More than $16.7 million in county hotel taxes, and related interest, have been collected by Erie County government since the tax took effect, said Sue Ellen Pasquale, the county's manager of general accounting.
Nearly all of the tax supports the Erie County Convention Center Authority, which operates the Tullio Arena, Bayfront Convention Center and other facilities; and VisitErie, Erie County's tourism promotion agency.
The county claims in its lawsuit that Maha Laxmi and Patel "have collected, but have failed to timely remit the Hotel Room Rental Tax to Erie County" as required by law.
"Travelodge and Minesh Patel have a fiduciary duty to remit the Hotel Room Rental Tax, as a tax collector would do under the Pennsylvania Local Tax Collection Law," the county argues in court papers.
Both Stark and James Sparber, the county's finance director, said that Maha Laxmi and Patel's delinquent payments date back to 2005.
Stark said in an interview that the county stepped up efforts to collect the tax from Maha Laxmi and Patel more than a year ago.
When asked why county government did not go after the late tax payments before that, Stark said: "I don't know how to answer that."
Stark also confirmed that he and other county officials, including Director of Administration Sean Wiley, met with Foulk last week to discuss possible criminal charges against Patel for failure to make required disposition of funds -- even though the civil suit had already been filed.
Asked why the county would seek to file criminal charges after already initiating a civil lawsuit in an attempt to collect delinquent hotel taxes, Stark said: "because it's a crime.

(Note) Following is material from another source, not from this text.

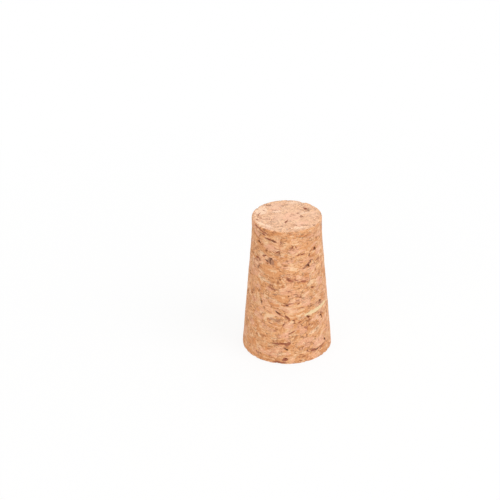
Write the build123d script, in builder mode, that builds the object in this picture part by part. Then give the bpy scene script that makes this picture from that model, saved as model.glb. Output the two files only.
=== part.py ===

When you know there's a crime, you report it."
Wiley could not be reached for comment.
Foulk confirmed meeting with Stark, Wiley, Sparber and County Solicitor Wally Knox about the issue on March 17. Foulk said they discussed the civil lawsuit and possible criminal charges, and he told them "we would staff it to see if this is something (the District Attorney's Office) wants to consider prosecuting."
The civil lawsuit's existence, Foulk said, is one of the factors his office will consider before deciding whether any criminal charges would be filed in the matter.
Foulk said, though, that it is not common practice for his office to get involved in pending civil court cases.